Il est vrai que le parti de Stephen Harper n'offre rien de positif à l'électorat, ce qui avait pourtant été sa force lors de la campagne de 2006.

En outre, l'omniprésence du jeune et dynamique Barack Obama rend les comparaisons inévitables, ce qui n'est certainement pas à l'avantage de Stephen Harper.

Ce gouvernement semble usé. Il prend de mauvaises décisions et se colle à droite alors qu'il doit viser le centre pour espérer gagner une majorité.

Bref, disent les libéraux, les conservateurs sont en train de se battre seuls, ce qui est généralement le sort de tout gouvernement en fin de mandat.

Fin de mandat? Stephen Harper n'est au pouvoir que depuis 39 mois, direz-vous. Vrai, mais en situation minoritaire, les gouvernements semblent s'user deux fois plus vite.

Il n'en fallait pas plus pour que certains libéraux commencent à rêver à des élections hâtives, dès juin.

Scénario hautement improbable, selon de bonnes sources libérales.
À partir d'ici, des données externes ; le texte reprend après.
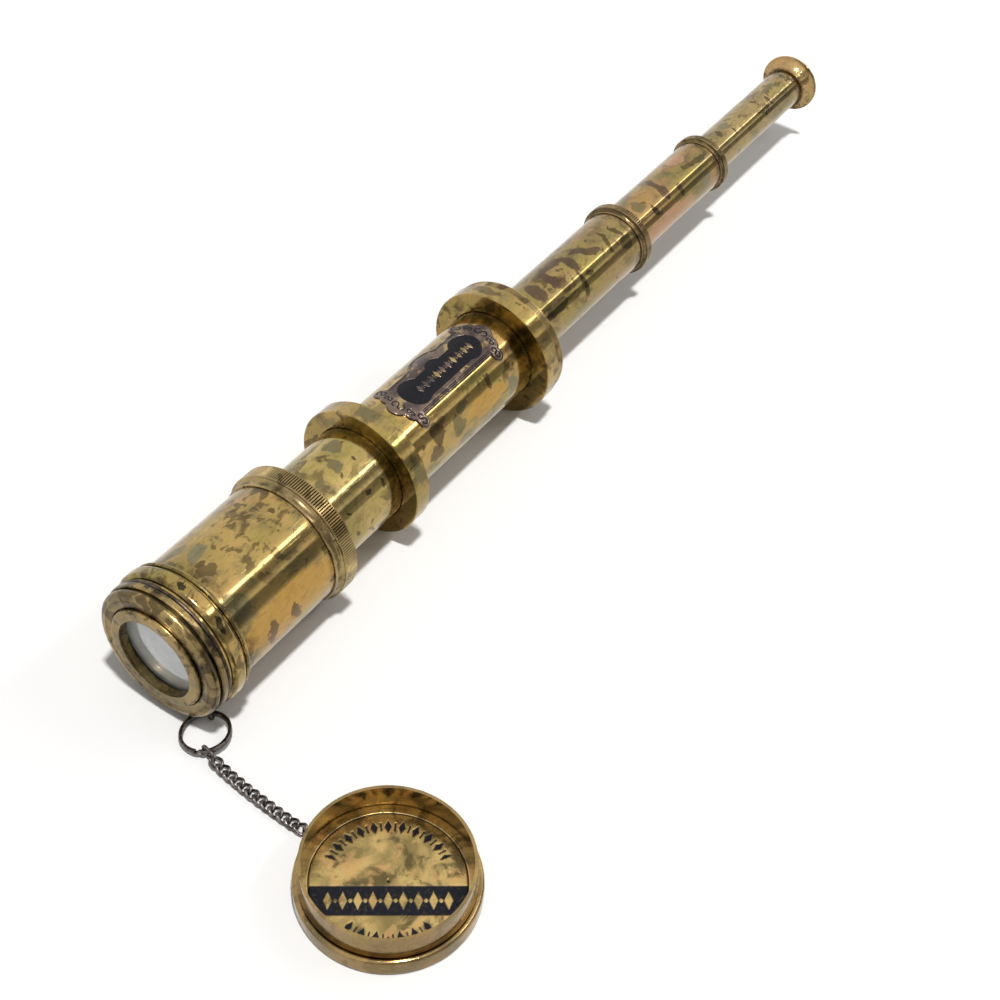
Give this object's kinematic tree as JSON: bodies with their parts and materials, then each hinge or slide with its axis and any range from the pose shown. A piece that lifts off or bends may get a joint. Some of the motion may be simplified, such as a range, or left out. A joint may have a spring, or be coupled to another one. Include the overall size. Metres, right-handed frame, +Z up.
{
  "type": "spyglass",
  "caption": "Brass hand telescope drawn out in sliding sections, with knurled gland rings, a flared eyecup and a lens cap on a chain.",
  "frame": {"origin": "centre of the bezel's flat front edge, where the clear aperture begins, on the optical axis", "axes": "+X along the optical axis from the objective to the eyepiece; +Z up from the table that the collars rest on; the cap and chain lie towards -Y"},
  "size_m": [0.5021, 0.1656, 0.056],
  "materials": {
    "antique_brass": "satin antique brass, brown in the recesses",
    "polished_brass": "polished brass with a mottled patina",
    "knurled_brass": "polished brass, finely knurled",
    "plate_bronze": "bronze-violet patina, sunk panel blackened",
    "gunmetal": "dark brown-black gunmetal",
    "blackened_brass": "blackened against stray light",
    "etched_brass": "etched brass disc with dark filled grooves",
    "optical_glass": "clear polished glass"
  },
  "bodies": {
    "barrel": {"neck_tube": "polished_brass", "neck_guide_bush": "antique_brass", "front_collar": "polished_brass", "main_barrel": "polished_brass", "nameplate": "plate_bronze", "rear_collar": "polished_brass", "draw1_gland_ring": "knurled_brass"},
    "bell": {"objective_bezel": "antique_brass", "objective_crown_lens": "optical_glass", "objective_flint_lens": "optical_glass", "objective_retaining_ring": "blackened_brass", "bell_ferrule": "polished_brass", "bell_tube": "polished_brass", "bell_gland_ring": "knurled_brass", "chain_band": "gunmetal"},
    "draw1": {"draw1_tube": "polished_brass", "draw1_guide_bush": "antique_brass", "draw2_gland_ring": "knurled_brass"},
    "draw2": {"draw2_tube": "polished_brass", "draw2_guide_bush": "antique_brass", "draw3_gland_ring": "knurled_brass"},
    "draw3": {"draw3_tube": "polished_brass", "draw3_guide_bush": "antique_brass", "erector_tube": "blackened_brass", "erector_front_lens": "optical_glass", "erector_rear_lens": "optical_glass", "erector_retaining_rings": "blackened_brass", "erector_stop": "blackened_brass", "eyepiece_tube": "blackened_brass", "field_lens": "optical_glass", "field_stop": "blackened_brass", "eye_lens": "optical_glass", "eye_lens_retaining_ring": "blackened_brass", "eyecup": "antique_brass"},
    "ring": {"split_ring": "gunmetal"},
    "jump": {"jump_link": "gunmetal"},
    "link_01": {"chain_link_01": "gunmetal"},
    "link_02": {"chain_link_02": "gunmetal"},
    "link_03": {"chain_link_03": "gunmetal"},
    "link_04": {"chain_link_04": "gunmetal"},
    "link_05": {"chain_link_05": "gunmetal"},
    "link_06": {"chain_link_06": "gunmetal"},
    "link_07": {"chain_link_07": "gunmetal"},
    "link_08": {"chain_link_08": "gunmetal"},
    "link_09": {"chain_link_09": "gunmetal"},
    "link_10": {"chain_link_10": "gunmetal"},
    "link_11": {"chain_link_11": "gunmetal"},
    "link_12": {"chain_link_12": "gunmetal"},
    "lens_cap": {"lens_cap_shell": "polished_brass", "lens_cap_plate": "etched_brass", "lens_cap_lug": "gunmetal"}
  },
  "joints": [
    {"name": "bell_slide", "type": "slide", "parent": "barrel", "child": "bell", "axis": [1, 0, 0], "range_m": [0, 0.036]},
    {"name": "draw1_slide", "type": "slide", "parent": "barrel", "child": "draw1", "axis": [1, 0, 0], "range_m": [-0.082, 0]},
    {"name": "draw2_slide", "type": "slide", "parent": "draw1", "child": "draw2", "axis": [1, 0, 0], "range_m": [-0.068, 0]},
    {"name": "draw3_slide", "type": "slide", "parent": "draw2", "child": "draw3", "axis": [1, 0, 0], "range_m": [-0.0795, 0]},
    {"name": "ring_hinge", "type": "hinge", "parent": "bell", "child": "ring", "pos_m": [0.00875, -0.01563, -0.02561], "axis": [-0.4961, 0.8593, -0.1242], "range_deg": [-75, 4]},
    {"name": "jump_hinge", "type": "hinge", "parent": "ring", "child": "jump", "pos_m": [-0.00494, -0.02613, -0.02493], "axis": [0.7025, -0.7025, 0.1142], "range_deg": [-15, 25]},
    {"name": "chain_hinge_01", "type": "hinge", "parent": "jump", "child": "link_01", "pos_m": [-0.00563, -0.02939, -0.02503], "axis": [0, 0, 1], "range_deg": [-12, 12]},
    {"name": "chain_hinge_02", "type": "hinge", "parent": "link_01", "child": "link_02", "pos_m": [-0.00613, -0.0328, -0.02622], "axis": [0.9888, -0.1494, 0], "range_deg": [-9, 12]},
    {"name": "chain_hinge_03", "type": "hinge", "parent": "link_02", "child": "link_03", "pos_m": [-0.00664, -0.03638, -0.02658], "axis": [0, 0, 1], "range_deg": [-12, 12]},
    {"name": "chain_hinge_04", "type": "hinge", "parent": "link_03", "child": "link_04", "pos_m": [-0.0071, -0.03996, -0.02658], "axis": [0.9926, -0.1211, 0], "range_deg": [-12, 12]},
    {"name": "chain_hinge_05", "type": "hinge", "parent": "link_04", "child": "link_05", "pos_m": [-0.00751, -0.04353, -0.02658], "axis": [0, 0, 1], "range_deg": [-12, 12]},
    {"name": "chain_hinge_06", "type": "hinge", "parent": "link_05", "child": "link_06", "pos_m": [-0.00787, -0.04711, -0.02658], "axis": [0.9957, -0.0927, 0], "range_deg": [-12, 12]},
    {"name": "chain_hinge_07", "type": "hinge", "parent": "link_06", "child": "link_07", "pos_m": [-0.00818, -0.0507, -0.02658], "axis": [0, 0, 1], "range_deg": [-12, 12]},
    {"name": "chain_hinge_08", "type": "hinge", "parent": "link_07", "child": "link_08", "pos_m": [-0.00844, -0.05429, -0.02658], "axis": [0.9979, -0.0642, 0], "range_deg": [-12, 12]},
    {"name": "chain_hinge_09", "type": "hinge", "parent": "link_08", "child": "link_09", "pos_m": [-0.00864, -0.05789, -0.02658], "axis": [0, 0, 1], "range_deg": [-12, 12]},
    {"name": "chain_hinge_10", "type": "hinge", "parent": "link_09", "child": "link_10", "pos_m": [-0.0088, -0.06148, -0.02658], "axis": [0.9994, -0.0357, 0], "range_deg": [-12, 12]},
    {"name": "chain_hinge_11", "type": "hinge", "parent": "link_10", "child": "link_11", "pos_m": [-0.0089, -0.06508, -0.02658], "axis": [0, 0, 1], "range_deg": [-12, 12]},
    {"name": "chain_hinge_12", "type": "hinge", "parent": "link_11", "child": "link_12", "pos_m": [-0.00895, -0.06869, -0.02649], "axis": [1, -0.0071, 0], "range_deg": [-9, 12]},
    {"name": "cap_hinge", "type": "hinge", "parent": "link_12", "child": "lens_cap", "pos_m": [-0.00895, -0.07358, -0.0258], "axis": [1, 0, 0], "range_deg": [-50, 50]}
  ]
}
D'abord, pour tenir des élections avant le 24 juin, il faudrait faire tomber le gouvernement d'ici un mois. Trop vite. Les libéraux ne sont pas prêts (les Canadiens non plus!).

Au Québec, par exemple, les libéraux attendent beaucoup de leur plus importante activité de financement depuis des années, le 4 juin à Montréal (le PLC espère amasser autour de 500 000$).

Par ailleurs, le recrutement est loin d'être terminé. Les libéraux fédéraux ont quelques «vedettes» dans leur ligne de mire, et ils pourraient attirer quelques cousins provinciaux (les noms de Jacques Chagnon, Jean-Marc Fournier et Benoît Pelletier reviennent le plus souvent).

Enfin, dernier élément, mais non le moindre: les sondages indiquent une remontée, c'est indéniable, mais la majorité est encore hors de portée des libéraux.

Jean Chrétien a déjà remporté une majorité de sièges avec 38% des voix, en 1997, mais le paysage politique n'est pas le même. À l'époque, la division de la droite permettait aux libéraux de rafler l'immense majorité des circonscriptions en Ontario, tout en maintenant une bonne récolte au Québec.